То есть вы не расцениваете свой карьерный взлет, свой статус звезды как невероятную, как мне, да и всем, наверное, кажется, удачу? К.Х.: В том-то и дело, что «Игра престолов» и все, что случилось со мной за последние 12 лет, – невероятная удача. Но удачу тоже нужно суметь пережить, принять. Жизнь – штука с закавыкой, происходящее с тобой с виду потрясающее ты сам можешь оценивать не так однозначно. Но да, все главное и самое счастливое в моей жизни пришло ко мне из «Игры престолов». Роуз в первую очередь. По сериалу мы влюблены друг в друга, хотя и враги. И вот съемки в Исландии, невероятной красоты природа. Любовные сцены... И ты понимаешь, что влюблен, как и твой герой. При этом вся съемочная группа невольно становится чем-то вроде семьи: съемки в Исландии заканчиваются в 4 часа дня – световой день короткий, впереди целый вечер, вы живете в одной гостинице, вокруг ни баров, ни кинотеатров. Так что вы всегда вместе, живете бок о бок, сближаетесь... Мы с Роуз вместе уже 8 лет. Мы расставались, потом объединялись, потом опять расходились. Но в результате поняли, что друг без друга нам хуже, чем вместе. Для меня это и есть любовь. Звучит неромантично, да? А для меня в этом самая, если хотите, возвышенная романтика – что тебе просто плохо, когда другого нет рядом. Это настоящая связь, глубокая. И наша, по-моему, только крепнет. Хотя Роуз не всегда в восторге от моих, например, шуток...
О да, я видела на Youtube ваш первоапрельский розыгрыш. Окровавленная голова Джона Сноу утром в холодильнике, куда она заглянула... К.Х.: Не очень-то получилось, да. И этот ее ужас, вопль, слезы и предупреждение, что если я еще раз попробую провернуть такую же дурь, между нами все кончено... А ведь я старался – голову восковую заказал... Роуз считает мой юмор сплошь черным, асоциальным и боится, что он с генами передался нашему сыну.

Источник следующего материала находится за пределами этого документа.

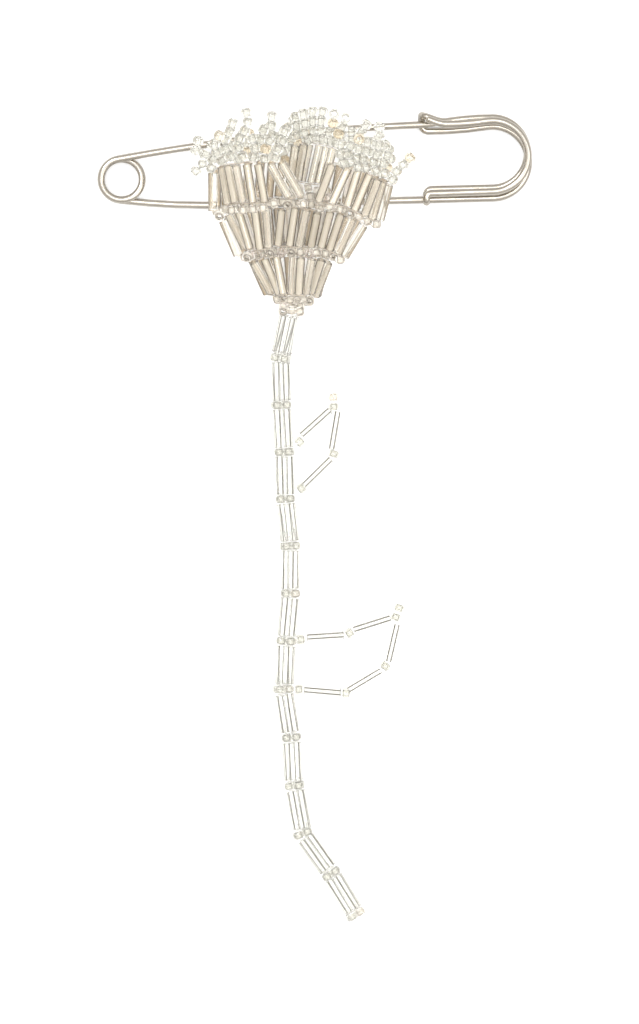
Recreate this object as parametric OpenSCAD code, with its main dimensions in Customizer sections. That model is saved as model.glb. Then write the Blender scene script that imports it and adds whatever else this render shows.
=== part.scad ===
// Beaded flower brooch: a sprung steel safety pin carries a bell flower woven from glass
// tube beads and seed beads, with a long stem of four-bead rounds and two outline leaves.
// It lies on its back on the plane z = 0. +X runs along the pin to its head, +Y from the
// stem's tip to the flower, and +Z towards the viewer. All sizes are in millimetres.

/* [Pin] */
// Diameter of the pin's wire
wire_d = 1.3; // [1.2:0.05:1.35]
// Radius of the spring coil, to the middle of the wire
coil_r = 3.7; // [3.5:0.05:3.9]
// Rise of the spring coil in one turn
coil_rise = 1.4; // [1.4:0.02:1.5]
// Length of the needle past the coil, with its point
needle_l = 61; // [58:0.5:62]
// Length of the needle's ground point
point_l = 6; // [4:0.5:9]
// Radius of the head's bow, to the middle of the wire
bow_r = 6.5; // [6.4:0.05:6.6]
// Radius of the hook that bends over the needle
hook_r = 1.5; // [1.5:0.02:1.6]

/* [Beads] */
// Length of a tube bead
bugle_l = 7; // [6.8:0.05:7]
// Diameter of a tube bead
bugle_d = 1.7; // [1.6:0.05:1.7]
// Diameter of a seed bead
seed_d = 1.85; // [1.75:0.05:1.9]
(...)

Ему сейчас полгода. Как вам отцовство? К.Х.: Ох... Роуз ждала ребенка, и я спросил у друга, у которого недавно родилась дочка, как он переживает это новое качество... И он ответил, что это такая всеобъемлющая вещь, которую описать невозможно. Вот и я ответил бы так же. Но что мне больше всего нравится сейчас, так это то единение, которое вносит ребенок в жизнь: вы трое теперь взвод, подразделение, единая команда! Я ужасно боялся рождения сына, я совсем не был к нему готов. И тут Роуз предложила завести щенка – ну, чтобы растить его и так отрепетировать наше родительство. Вот это моя жена в чистом виде! Ее восхитительный прагматизм я просто обожаю. Кажется, надвигается нечто потрясающее, именно что всеобъемлющее, а она: мы справимся, только потренируемся... И сработало! Правда, собака выросла мечтательной и глуповатой... Но вообще, пусть все растут, какими захотят. Я против муштры, я сторонник другого типа воспитания.

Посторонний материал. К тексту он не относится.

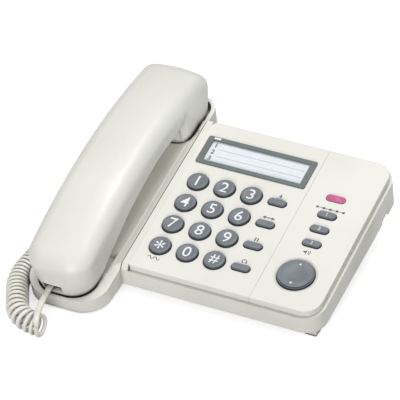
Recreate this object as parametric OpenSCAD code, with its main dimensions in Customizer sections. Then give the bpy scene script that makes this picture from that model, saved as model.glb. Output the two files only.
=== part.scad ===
// Corded desk telephone: a sloping keypad body with a long cradle on its left, a lift-off handset and a curly cord.
// The body and the handset are laid out in the panel's own axes: x to the right, y up the slope, z out of the
// panel. on_slope() then tilts that layout and stands it on the table. All sizes are in millimetres and degrees.

/* [Stance] */
// Slope of the keypad panel
panel_slope = 14; // [13:0.5:14.5]
// Height of the panel's middle above the table
panel_height = 36; // [36:0.5:42]

/* [Body] */
// Keypad body, from the middle key column to its right wall
body_right = 98.7; // [97:0.1:104]
// Keypad body, from the middle key column to the cradle
body_left = 37.3; // [37:0.1:42]
// Keypad body, from the middle of the key rows to its front wall
body_front = 52; // [51:0.5:58]
// Keypad body, from the middle of the key rows to its back wall
body_back = 85.8; // [85:0.1:92]
// Drop from the panel's face to the shoulder around it
shoulder_drop = 5; // [5:0.1:5.6]
// Width of the shoulder around the panel
shoulder_w = 2; // [1.6:0.1:3]
// Wall thickness of the case
case_wall = 2.2; // [1.8:0.1:2.6]
// Depth of the underside below the panel's middle
underside_depth = 21.4; // [21.4:0.1:24]
// Angle between the underside and the panel
underside_angle = 3.3; // [3:0.1:4]
// Corner radius of the keypad body
body_corner = 14; // [10:0.5:16]

/* [Cradle] */
// Half width of the cradle
cradle_half_w = 27.2; // [27:0.1:31]
// Cradle, from the middle of the key rows to its front end
cradle_front = 86.8; // [86.6:0.1:90]
// Cradle, from the middle of the key rows to its back end
cradle_back = 106.8; // [106.6:0.1:112]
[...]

Какого именно? К.Х.: Маминого, она для меня – идеал. Она была театральным драматургом. Жила собственной жизнью, не растворяясь в нас с братом. И при этом мы никогда не сомневались в ее любви. Эта автономность человека в семье, по-моему, вещь важная. Но меня чуть не выгнали из школы, потому что я не признавал авторитетов. Меня к этому не приучили – так родители были далеки от автократических установок. И от предрассудков. Мама нас воспитывала в... так сказать, гендерном прагматизме. Я лет в шесть попросил купить мне куклу Могучего Макса – ну, из сериала про него, а мне дарили Полли в розовой девчоночьей коробке... Родители были убеждены, что мир не делится на мужчин и женщин. В идеале он вообще не делится. Поэтому, наверное, я с сомнением отношусь к канонам мужественности, к которым привык мир. За ними – культ войны. И сами они происходят из войн – Первой и Второй мировой, когда мужчине нужно было сжать зубы и биться. Мы до сих пор не можем всерьез говорить о своих чувствах, потому что это же знак слабости. Для меня маскулинность всегда токсична, даже если сдержанна.
Но как же ваш Джон Сноу? Он-то настоящий мужчина-герой, чей меч защищает слабых. И как ваш Дэйн Витман в новом фильме «Вечные»? К.Х.: В Джоне есть и уязвимость сироты, и ранимость юности, и отчаяние от выпавшей ему ноши. А Дэйн и вовсе личность мятущаяся. Скоро сами убедитесь.
Я вижу противоречие в том, что вы сказали о рождении сына. Взвод, команда – в этих словах есть нечто военное. Получается, что вы вашим подразделением противостоите остальному миру. Мир для вас враждебен? К.Х.: Нет, он просто ничем нам не обязан.